Bilayered vanadium oxides by chemical pre-intercalation of alkali and alkali-earth ions as battery electrodes

Abstract

We report the use of the chemical pre-intercalation synthesis technique to insert alkali (Li+, Na+, K+) and, for the first time, alkali-earth (Mg2+ and Ca2+) ions into the structure of vanadium oxide leading to the formation of the bilayered δ-MxV2O5 (M = Li, Na, K, Mg, Ca) phase with expanded interlayer spacing, enabling a large number of insertion sites for and faster diffusion of charge-carrying ions. By altering the nature of the chemically preintercalated ion, interlayer spacing of the synthesized δ-MxV2O5 materials was varied between 9.62 and 13.40 Å. We for the first time show that the interlayer spacing increases with the increase of the hydrated ion radius. The ion (Na+, K+, Mg2+, Ca2+) stabilization effect was investigated in Li-ion cells, with Li-preintercalated phase, δ-LixV2O5, serving as a reference material.
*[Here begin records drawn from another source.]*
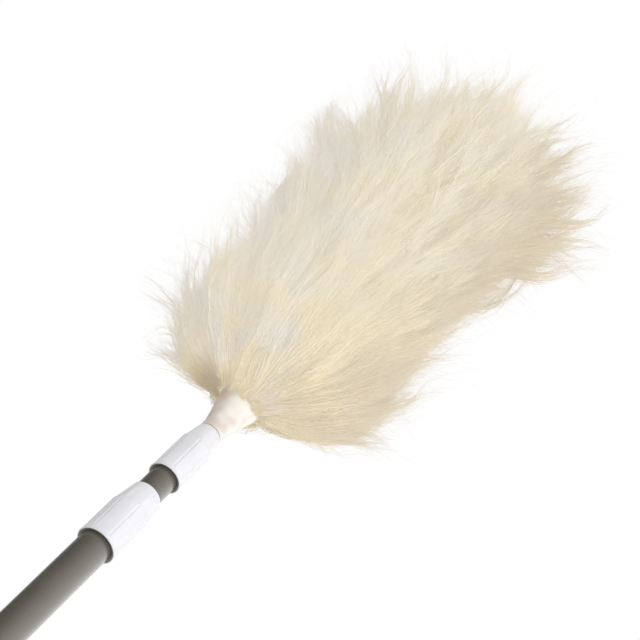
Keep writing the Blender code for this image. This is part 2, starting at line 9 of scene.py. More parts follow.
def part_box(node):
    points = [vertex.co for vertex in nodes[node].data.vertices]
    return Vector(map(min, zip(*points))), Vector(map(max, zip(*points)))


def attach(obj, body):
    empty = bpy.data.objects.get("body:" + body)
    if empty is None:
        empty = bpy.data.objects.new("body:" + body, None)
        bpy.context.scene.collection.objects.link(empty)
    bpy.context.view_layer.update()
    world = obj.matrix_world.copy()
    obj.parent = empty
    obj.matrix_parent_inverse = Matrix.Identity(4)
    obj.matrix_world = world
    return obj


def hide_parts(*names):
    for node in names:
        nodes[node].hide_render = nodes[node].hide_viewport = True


# Lambswool duster on a telescopic pole, dressed over its CAD frame. Metres, Z along the pole
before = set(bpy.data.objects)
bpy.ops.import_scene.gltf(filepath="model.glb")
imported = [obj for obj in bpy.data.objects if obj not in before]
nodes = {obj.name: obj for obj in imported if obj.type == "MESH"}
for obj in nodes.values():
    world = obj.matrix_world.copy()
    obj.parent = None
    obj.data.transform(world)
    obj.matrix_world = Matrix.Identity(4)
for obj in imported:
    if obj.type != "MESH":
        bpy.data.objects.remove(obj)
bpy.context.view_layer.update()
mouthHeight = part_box("ferrule_cone")[1].z
print("frame loaded:", len(nodes), "nodes")


# Small helpers for materials

def feed(tree, node, values):
    # a value is a plain one, or the socket that gives it
    for key, value in values.items():
        if isinstance(value, bpy.types.NodeSocket):
            tree.links.new(value, node.inputs[key])
        else:
            node.inputs[key].default_value = value


def addNode(tree, kind, place, settings=None, values=None):
    node = tree.nodes.new(kind)
    node.location = place
    for key, value in (settings or {}).items():
        setattr(node, key, value)
    feed(tree, node, values or {})
    return node


def calculate(tree, operation, place, first, second=None, clamp=False):
    values = {0: first} if second is None else {0: first, 1: second}
    return addNode(tree, "ShaderNodeMath", place, {"operation": operation, "use_clamp": clamp},
                   values).outputs["Value"]


def mapValue(tree, place, source, low, high, start=0.0, end=1.0, kind="LINEAR"):
    return addNode(tree, "ShaderNodeMapRange", place, {"interpolation_type": kind}, {
        "Value": source, "From Min": start, "From Max": end, "To Min": low, "To Max": high}).outputs["Result"]


def blendColours(tree, place, first, second, factor):
    # first and second are colours, or sockets that give one
    mix = addNode(tree, "ShaderNodeMix", place, {"data_type": "RGBA"}, {0: factor})
    for i, value in ((6, first), (7, second)):
        feed(tree, mix, {i: (*value, 1.0) if isinstance(value, tuple) else value})
    return mix.outputs[2]


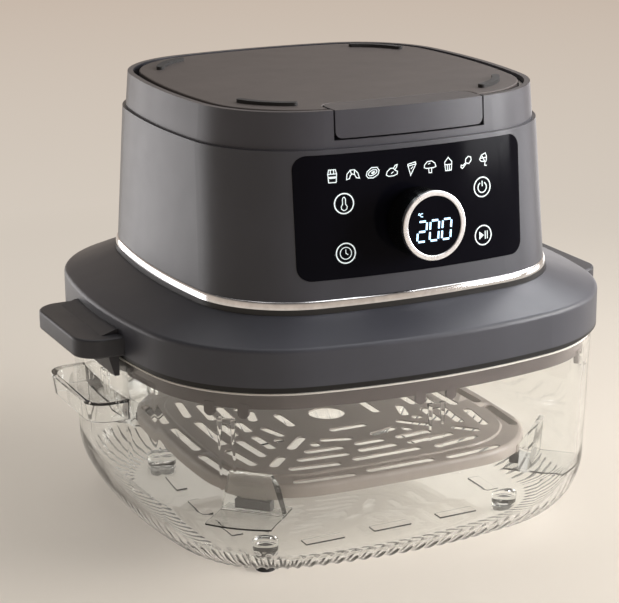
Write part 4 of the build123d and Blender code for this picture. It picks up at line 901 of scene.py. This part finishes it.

Our analyses indicate that cyclability and rate performance of the δ-MxV2O5 improves with increasing interlayer spacing. The highest initial capacity (198 mAh g−1), greatest capacity retention (81.8% after 50 cycles at 20 mA g−1), and highest capacity retention at higher current rates (74.5% when current rate was changed from C/15 to 1 C) were exhibited by Mg-stabilized δ-V2O5 with the largest interlayer spacing (13.40 Å). This research demonstrates the efficacy of a facile chemical pre-intercalation strategy to synthesize ion-stabilized layered electrode materials with improved electrochemical stability. Ion-stabilized layered materials with large interlayer spacing are attractive for applications that involve electrochemically driven movement of ions through two-dimensional diffusion channels, ranging from beyond Li-ion energy storage and electrochromics to actuation and water treatment.